_Data supplied_:

◆ ◆ ◆ ◆ ◆ ◆ ◆

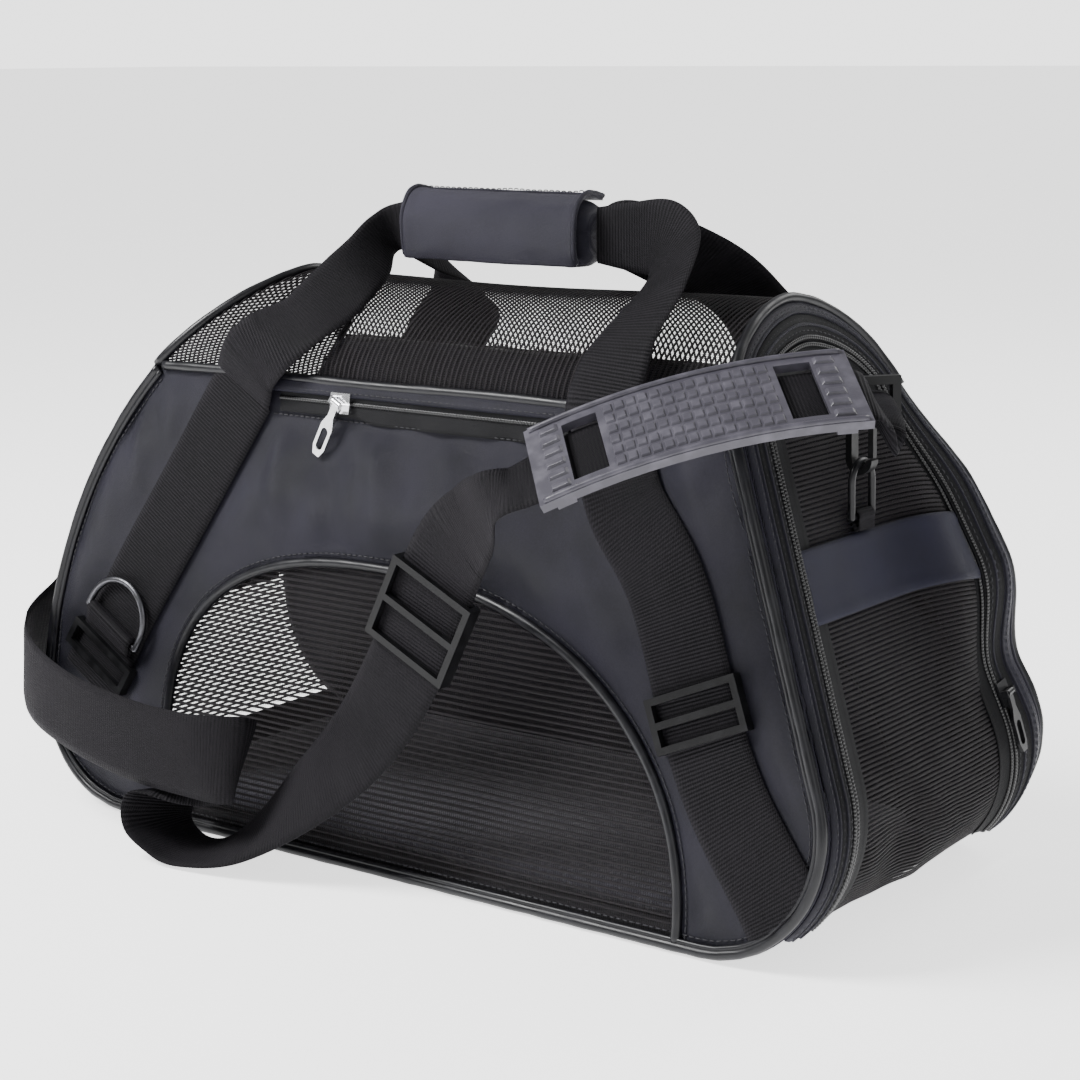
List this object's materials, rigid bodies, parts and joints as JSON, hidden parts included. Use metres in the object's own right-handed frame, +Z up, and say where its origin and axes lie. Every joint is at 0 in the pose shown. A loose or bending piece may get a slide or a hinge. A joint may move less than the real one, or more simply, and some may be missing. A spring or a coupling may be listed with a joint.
{
  "type": "soft pet transport carrier",
  "caption": "Soft-sided arched carry bag for a small pet with mesh windows, mesh roof, drop-down mesh end door, padded handle and clip-on shoulder strap.",
  "frame": {"origin": "centre of the flat floor, on the surface the bag stands on", "axes": "+X towards the end with the door, +Y towards the rear panel, +Z up"},
  "size_m": [0.4915, 0.2513, 0.2932],
  "materials": {
    "panel_fabric": "plain woven polyester with a faint sheen",
    "mesh": "open ribbed mesh",
    "webbing": "cross-ribbed webbing",
    "piping": "shiny covered piping",
    "trim_fabric": "close-woven band",
    "zip_tape": "zip tape with a coil",
    "black_plastic": "moulded buckle plastic",
    "pad_rubber": "moulded pad with a grid",
    "wire": "polished wire",
    "dark_wire": "dark nickel wire",
    "fleece": "short fleece",
    "board": "stiffening board",
    "painted_zip": "black enamel"
  },
  "bodies": {
    "bag": {"base_panel": "panel_fabric", "base_board": "board", "front_panel": "panel_fabric", "rear_panel": "panel_fabric", "front_window": "mesh", "rear_window": "mesh", "front_window_piping": "piping", "rear_window_piping": "piping", "roof_mesh": "mesh", "front_edge_piping": "piping", "rear_edge_piping": "piping", "seam_piping": "piping", "door_arch_piping": "piping", "closed_arch_piping": "piping", "door_frame": "trim_fabric", "frame_zip": "zip_tape", "closed_mesh": "mesh", "closed_band": "trim_fabric", "closed_ring_tab": "webbing", "pocket_zip": "zip_tape", "pocket_lining": "panel_fabric", "front_sewn_straps": "webbing", "rear_sewn_straps": "webbing", "front_handle_straps": "webbing", "rear_handle_straps": "webbing", "front_ring_tab": "webbing", "shoulder_strap": "webbing", "shoulder_strap_end": "webbing"},
    "mat": {"fleece_mat": "fleece"},
    "door": {"door_mesh": "mesh", "door_zip": "zip_tape", "door_band": "trim_fabric", "door_ring_tab": "webbing"},
    "grip": {"grip_core": "webbing", "grip_wrap": "trim_fabric", "grip_closure": "webbing"},
    "grip_cover": {"grip_flap": "trim_fabric"},
    "front_bow": {"front_ring": "dark_wire"},
    "glide_front_left": {"front_left_glide": "black_plastic"},
    "glide_front_right": {"front_right_glide": "black_plastic"},
    "glide_rear_left": {"rear_left_glide": "black_plastic"},
    "glide_rear_right": {"rear_right_glide": "black_plastic"},
    "door_bow": {"door_ring": "wire"},
    "door_snap": {"door_hook": "black_plastic"},
    "door_latch": {"door_hook_gate": "black_plastic"},
    "door_swivel": {"door_hook_eye": "black_plastic"},
    "closed_bow": {"closed_ring": "wire"},
    "closed_snap": {"closed_hook": "black_plastic"},
    "closed_latch": {"closed_hook_gate": "black_plastic"},
    "closed_swivel": {"closed_hook_eye": "black_plastic"},
    "pocket_runner": {"pocket_slider": "wire"},
    "pocket_tab": {"pocket_pull": "wire"},
    "door_runner": {"door_slider": "painted_zip"},
    "door_tab": {"door_pull": "painted_zip"},
    "pad": {"shoulder_pad": "pad_rubber"},
    "buckle": {"strap_adjuster": "black_plastic"}
  },
  "joints": [
    {"name": "door_fold", "type": "hinge", "parent": "bag", "child": "door", "pos_m": [0.1955, 0, 0.014], "axis": [0, 1, 0], "range_deg": [0, 80], "deforming": ["shoulder_strap_end"]},
    {"name": "mat_lift", "type": "slide", "parent": "bag", "child": "mat", "axis": [0, 0, 1], "range_m": [0, 0.03]},
    {"name": "handle_lift", "type": "slide", "parent": "bag", "child": "grip", "axis": [0, 0, 1], "range_m": [-0.004, 0.015], "deforming": ["front_handle_straps", "rear_handle_straps"]},
    {"name": "grip_flap_open", "type": "hinge", "parent": "grip", "child": "grip_cover", "pos_m": [0, -0.002, 0.2933], "axis": [-1, 0, 0], "range_deg": [0, 120]},
    {"name": "front_ring_swing", "type": "hinge", "parent": "bag", "child": "front_bow", "pos_m": [-0.1757, -0.08717, 0.08729], "axis": [0.8725, -0.0714, -0.4834], "range_deg": [0, 140]},
    {"name": "front_left_glide_slide", "type": "slide", "parent": "bag", "child": "glide_front_left", "axis": [0.4886, 0.1274, 0.8632], "range_m": [-0.008, 0]},
    {"name": "front_right_glide_slide", "type": "slide", "parent": "bag", "child": "glide_front_right", "axis": [-0.3923, 0.1343, 0.91], "range_m": [-0.012, 0.012]},
    {"name": "rear_left_glide_slide", "type": "slide", "parent": "bag", "child": "glide_rear_left", "axis": [0.4886, -0.1274, 0.8632], "range_m": [-0.008, 0]},
    {"name": "rear_right_glide_slide", "type": "slide", "parent": "bag", "child": "glide_rear_right", "axis": [-0.3923, -0.1343, 0.91], "range_m": [-0.012, 0.012]},
    {"name": "door_ring_swing", "type": "hinge", "parent": "door", "child": "door_bow", "pos_m": [0.17551, 0, 0.16507], "axis": [0, 1, 0], "range_deg": [0, 110]},
    {"name": "door_hook_swing", "type": "hinge", "parent": "door_bow", "child": "door_snap", "pos_m": [0.17512, 0, 0.18747], "axis": [0, 1, 0], "range_deg": [0, 45]},
    {"name": "door_hook_gate_press", "type": "hinge", "parent": "door_snap", "child": "door_latch", "pos_m": [0.17964, 0, 0.20305], "axis": [0, 1, 0], "range_deg": [0, 12], "stiffness_Nm_per_rad": 0.004, "springref_deg": -14.32},
    {"name": "door_hook_swivel", "type": "hinge", "parent": "door_snap", "child": "door_swivel", "pos_m": [0.17478, 0, 0.20647], "axis": [-0.0175, 0, 0.9998], "range_deg": [-4, 40]},
    {"name": "closed_ring_swing", "type": "hinge", "parent": "bag", "child": "closed_bow", "pos_m": [-0.20523, 0, 0.15588], "axis": [0, 1, 0], "range_deg": [0, 110]},
    {"name": "closed_hook_swing", "type": "hinge", "parent": "closed_bow", "child": "closed_snap", "pos_m": [-0.21902, 0, 0.13823], "axis": [0, 1, 0], "range_deg": [0, 90], "deforming": ["shoulder_strap"]},
    {"name": "closed_hook_gate_press", "type": "hinge", "parent": "closed_snap", "child": "closed_latch", "pos_m": [-0.22837, 0, 0.12497], "axis": [0, 1, 0], "range_deg": [0, 12], "stiffness_Nm_per_rad": 0.004, "springref_deg": -14.32},
    {"name": "closed_hook_swivel", "type": "hinge", "parent": "closed_snap", "child": "closed_swivel", "pos_m": [-0.22489, 0, 0.12016], "axis": [0.309, 0, 0.9511], "range_deg": [-12, 12], "deforming": ["shoulder_strap"]},
    {"name": "pocket_slider_run", "type": "slide", "parent": "bag", "child": "pocket_runner", "axis": [1, 0, 0], "range_m": [-0.031, 0.116]},
    {"name": "pocket_pull_lift", "type": "hinge", "parent": "pocket_runner", "child": "pocket_tab", "pos_m": [-0.046, -0.0707, 0.20161], "axis": [-0.8829, 0.0686, 0.4644], "range_deg": [0, 110]},
    {"name": "door_slider_run", "type": "slide", "parent": "bag", "child": "door_runner", "axis": [-0.355, -0.1365, 0.9248], "range_m": [0, 0.12]},
    {"name": "door_pull_lift", "type": "hinge", "parent": "door_runner", "child": "door_tab", "pos_m": [0.21058, 0.06969, 0.0804], "axis": [0.0489, -0.9906, -0.1275], "range_deg": [0, 110]},
    {"name": "pad_shift", "type": "hinge", "parent": "bag", "child": "pad", "pos_m": [0.13665, 0.02784, -0.0322], "axis": [-0.64, 0.6593, 0.3947], "range_deg": [0, 2.5]},
    {"name": "adjuster_slide", "type": "slide", "parent": "bag", "child": "buckle", "axis": [0.4384, 0, 0.8988], "range_m": [-0.007, 0.007]}
  ]
}
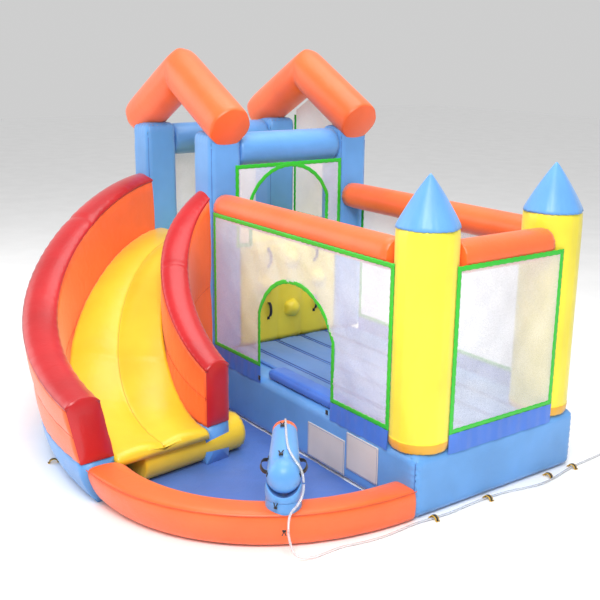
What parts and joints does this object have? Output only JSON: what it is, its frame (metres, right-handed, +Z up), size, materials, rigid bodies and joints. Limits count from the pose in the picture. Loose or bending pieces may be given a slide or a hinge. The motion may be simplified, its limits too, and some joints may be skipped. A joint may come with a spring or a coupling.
{
  "type": "inflatable bounce house",
  "caption": "Inflatable bounce house with netted jump area, climbing wall, tower, curved slide, splash pool and a swivelling water cannon on a hose.",
  "frame": {"origin": "middle of the footprint, on the ground", "axes": "+X from the tower towards the open end of the jump area, +Y from the pool towards the back, +Z up"},
  "size_m": [3.9982, 3.8073, 2.7147],
  "materials": {
    "air_inlet_sleeve": "thin nylon",
    "anchor_loops": "woven webbing",
    "back_corner_column": "vinyl-coated nylon",
    "back_gable": "vinyl-coated nylon",
    "back_left_post": "vinyl-coated nylon",
    "back_net": "open knitted safety mesh",
    "back_rail": "vinyl-coated nylon",
    "back_right_post": "vinyl-coated nylon",
    "barrel_ties": "woven webbing",
    "barrel_tube": "clear soft PVC",
    "base_patches": "smooth sewn patch",
    "base_skirts": "thin nylon",
    "bounce_floor": "vinyl-coated nylon, quilted",
    "cannon_barrel": "vinyl-coated nylon",
    "cannon_handles": "woven webbing",
    "cannon_muzzle": "vinyl-coated nylon",
    "cannon_neck": "vinyl-coated nylon",
    "cannon_stand": "vinyl-coated nylon",
    "climbing_handles": "woven webbing",
    "climbing_holds": "vinyl-coated nylon",
    "climbing_wall": "vinyl-coated nylon",
    "column_cones": "vinyl-coated nylon",
    "entrance_sill": "vinyl-coated nylon",
    "front_corner_column": "vinyl-coated nylon",
    "front_gable": "vinyl-coated nylon",
    "front_left_post": "vinyl-coated nylon",
    "front_net": "open knitted safety mesh",
    "front_rail": "vinyl-coated nylon",
    "front_right_post": "vinyl-coated nylon",
    "hose": "clear soft PVC",
    "hose_coil": "clear soft PVC",
    "hose_connector": "moulded",
    "inner_wall_cap": "vinyl-coated nylon",
    "jump_base": "vinyl-coated nylon",
    "left_header": "vinyl-coated nylon",
    "net_bindings": "satin binding tape",
    "outer_wall_cap": "vinyl-coated nylon",
    "pool_floor": "vinyl-coated nylon",
    "pool_ring": "vinyl-coated nylon",
    "right_header": "vinyl-coated nylon",
    "side_net": "open knitted safety mesh",
    "side_rail": "vinyl-coated nylon",
    "slide_bed": "smooth vinyl-coated nylon",
    "slide_end_roll": "smooth vinyl-coated nylon",
    "slide_inner_foot": "vinyl-coated nylon",
    "slide_inner_wall": "vinyl-coated nylon",
    "slide_outer_foot": "vinyl-coated nylon",
    "slide_outer_wall": "vinyl-coated nylon",
    "stand_ties": "woven webbing",
    "stand_tube": "clear soft PVC",
    "tap_nut": "turned",
    "tower_back_net": "open knitted safety mesh",
    "tower_base": "vinyl-coated nylon",
    "tower_door_net": "open knitted safety mesh",
    "tower_left_net": "open knitted safety mesh",
    "tower_panels": "vinyl-coated nylon",
    "tower_platform": "vinyl-coated nylon",
    "zip_slider": "painted die-cast",
    "zip_tape": "woven zip tape"
  },
  "bodies": {
    "house": {"air_inlet_sleeve": "air_inlet_sleeve", "anchor_loops": "anchor_loops", "back_corner_column": "back_corner_column", "back_gable": "back_gable", "back_left_post": "back_left_post", "back_net": "back_net", "back_rail": "back_rail", "back_right_post": "back_right_post", "base_patches": "base_patches", "base_skirts": "base_skirts", "bounce_floor": "bounce_floor", "cannon_stand": "cannon_stand", "climbing_handles": "climbing_handles", "climbing_holds": "climbing_holds", "climbing_wall": "climbing_wall", "column_cones": "column_cones", "entrance_sill": "entrance_sill", "front_corner_column": "front_corner_column", "front_gable": "front_gable", "front_left_post": "front_left_post", "front_net": "front_net", "front_rail": "front_rail", "front_right_post": "front_right_post", "hose": "hose", "hose_coil": "hose_coil", "hose_connector": "hose_connector", "inner_wall_cap": "inner_wall_cap", "jump_base": "jump_base", "left_header": "left_header", "net_bindings": "net_bindings", "outer_wall_cap": "outer_wall_cap", "pool_floor": "pool_floor", "pool_ring": "pool_ring", "right_header": "right_header", "side_net": "side_net", "side_rail": "side_rail", "slide_bed": "slide_bed", "slide_end_roll": "slide_end_roll", "slide_inner_foot": "slide_inner_foot", "slide_inner_wall": "slide_inner_wall", "slide_outer_foot": "slide_outer_foot", "slide_outer_wall": "slide_outer_wall", "stand_ties": "stand_ties", "stand_tube": "stand_tube", "tower_back_net": "tower_back_net", "tower_base": "tower_base", "tower_door_net": "tower_door_net", "tower_left_net": "tower_left_net", "tower_panels": "tower_panels", "tower_platform": "tower_platform", "zip_tape": "zip_tape"},
    "cannon_neck": {"cannon_neck": "cannon_neck"},
    "cannon_barrel": {"cannon_barrel": "cannon_barrel", "cannon_muzzle": "cannon_muzzle", "cannon_handles": "cannon_handles", "barrel_tube": "barrel_tube", "barrel_ties": "barrel_ties"},
    "zip_slider": {"zip_slider": "zip_slider"},
    "tap_nut": {"tap_nut": "tap_nut"}
  },
  "joints": [
    {"name": "cannon_pan", "type": "hinge", "parent": "house", "child": "cannon_neck", "pos_m": [1.58648, -0.80067, 0.402], "axis": [0, 0, 1], "range_deg": [-22, 22], "stiffness_Nm_per_rad": 4},
    {"name": "cannon_tilt", "type": "hinge", "parent": "cannon_neck", "child": "cannon_barrel", "pos_m": [1.58648, -0.80067, 0.402], "axis": [0.5807, 0.8141, 0], "range_deg": [-8, 12], "stiffness_Nm_per_rad": 12},
    {"name": "zip_slide", "type": "slide", "parent": "house", "child": "zip_slider", "axis": [1, 0, 0], "range_m": [0, 0.27]},
    {"name": "tap_nut_spin", "type": "hinge", "parent": "house", "child": "tap_nut", "pos_m": [2.04461, 2.0748, 0.0175], "axis": [0, 1, 0], "continuous": true}
  ]
}
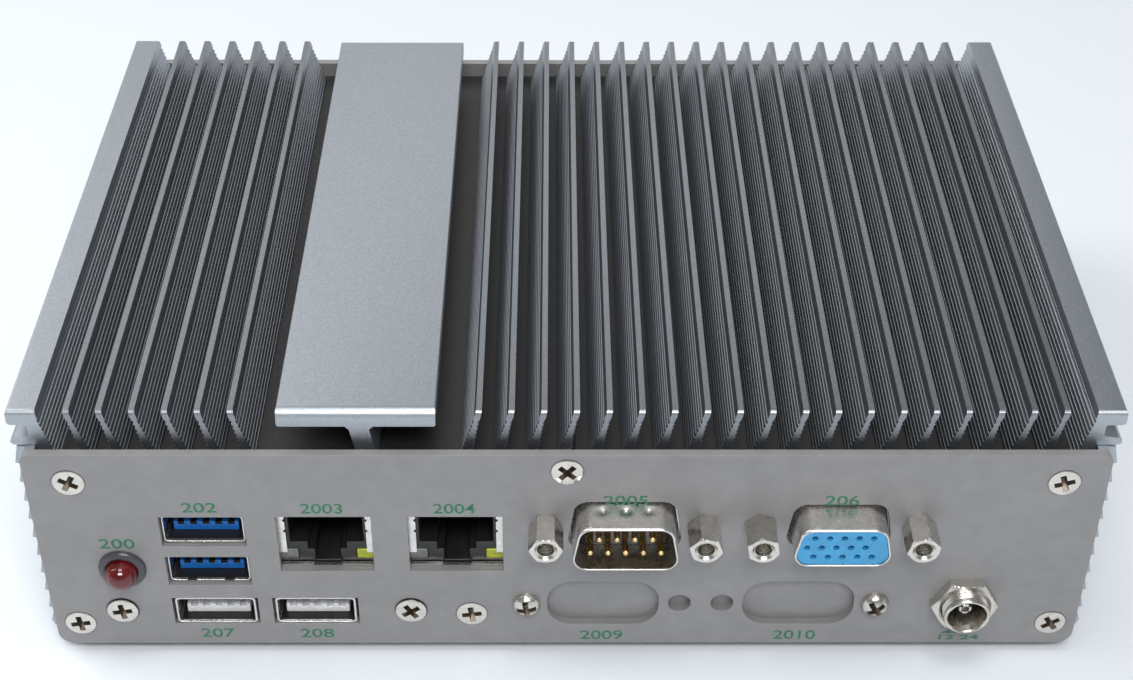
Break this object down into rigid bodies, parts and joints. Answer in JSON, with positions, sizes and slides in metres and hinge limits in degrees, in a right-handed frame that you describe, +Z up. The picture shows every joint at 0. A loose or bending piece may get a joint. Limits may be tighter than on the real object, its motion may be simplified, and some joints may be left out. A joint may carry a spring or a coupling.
{
  "type": "fanless industrial computer",
  "caption": "Small fanless computer: louvred aluminium case under a leaning-fin heatsink, a front panel of network, serial, video and power sockets, and a rear push button.",
  "frame": {"origin": "middle of the overall box, at the underside of the rubber feet", "axes": "+Z up; +X to the right when looking at the port panel; +Y from the port panel to the rear"},
  "size_m": [0.1714, 0.1302, 0.0496],
  "materials": {
    "black_paint": "satin black",
    "black_plastic": "moulded, matt",
    "black_rubber": "matt moulded rubber",
    "blue_plastic": "moulded, smooth",
    "brass_spacer": "turned",
    "bright_blue_plastic": "moulded, smooth",
    "clear_lens": "clear grey lens",
    "copper_block": "machined copper",
    "dark_bezel": "smooth",
    "gold_contact": "gold plated",
    "green_board": "solder resist",
    "green_lens": "yellow-green lens",
    "grey_pad": "soft thermal pad",
    "grey_paint": "smooth matt grey coat",
    "nickel_screw": "nickel plated",
    "red_lamp": "translucent red dome",
    "silver_anodised": "fine silver-grey anodised extrusion",
    "steel_button": "turned stainless steel",
    "tinned_steel": "bright tin plated sheet",
    "white_plastic": "moulded, smooth"
  },
  "bodies": {
    "case": {"blanking_plate": "grey_paint", "blanking_plate_screws": "nickel_screw", "board_screws": "nickel_screw", "board_spacers": "brass_spacer", "bottom_plate": "grey_paint", "bottom_plate_screws": "nickel_screw", "bracket_screws": "nickel_screw", "button_housing": "steel_button", "button_nut": "steel_button", "cell_holder": "black_plastic", "coin_cell": "tinned_steel", "drive_light": "red_lamp", "drive_tray": "tinned_steel", "front_panel": "grey_paint", "front_panel_screws": "nickel_screw", "heat_pad": "grey_pad", "heat_spreader": "copper_block", "heatsink_cover": "silver_anodised", "jack_screws": "nickel_screw", "left_clear_lens": "clear_lens", "left_green_lens": "green_lens", "left_network_housing": "black_plastic", "left_network_shield": "tinned_steel", "left_side_extrusion": "silver_anodised", "left_single_port_shell": "tinned_steel", "left_single_tongue": "white_plastic", "light_bezel": "dark_bezel", "lower_stacked_tongue": "blue_plastic", "main_board": "green_board", "memory_module": "green_board", "memory_socket": "black_plastic", "port_board": "green_board", "port_bracket": "grey_paint", "power_jack_barrel": "nickel_screw", "power_jack_insulator": "black_plastic", "power_jack_nut": "nickel_screw", "power_jack_pin": "nickel_screw", "processor": "green_board", "rear_panel": "grey_paint", "rear_panel_screws": "nickel_screw", "right_clear_lens": "clear_lens", "right_green_lens": "green_lens", "right_network_housing": "black_plastic", "right_network_shield": "tinned_steel", "right_side_extrusion": "silver_anodised", "right_single_port_shell": "tinned_steel", "right_single_tongue": "white_plastic", "rubber_feet": "black_rubber", "serial_plug_insulator": "black_plastic", "serial_plug_pins": "gold_contact", "serial_plug_shell": "tinned_steel", "solid_state_drive": "black_paint", "stacked_port_shell": "tinned_steel", "tray_screw": "nickel_screw", "upper_stacked_tongue": "blue_plastic", "video_socket_insulator": "bright_blue_plastic", "video_socket_shell": "tinned_steel", "video_socket_sleeves": "gold_contact"},
    "button": {"power_button": "steel_button"}
  },
  "joints": [
    {"name": "button_press", "type": "slide", "parent": "case", "child": "button", "axis": [0, -1, 0], "range_m": [0, 0.001], "stiffness_N_per_m": 1000, "springref_m": -0.0015}
  ]
}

◆ ◆ ◆ ◆ ◆ ◆ ◆

_Your instructions_: Which lines contain the word "pose"? Copy each of them.

_Exercise output_:
List this object's materials, rigid bodies, parts and joints as JSON, hidden parts included. Use metres in the object's own right-handed frame, +Z up, and say where its origin and axes lie. Every joint is at 0 in the pose shown. A loose or bending piece may get a slide or a hinge. A joint may move less than the real one, or more simply, and some may be missing. A spring or a coupling may be listed with a joint.
What parts and joints does this object have? Output only JSON: what it is, its frame (metres, right-handed, +Z up), size, materials, rigid bodies and joints. Limits count from the pose in the picture. Loose or bending pieces may be given a slide or a hinge. The motion may be simplified, its limits too, and some joints may be skipped. A joint may come with a spring or a coupling.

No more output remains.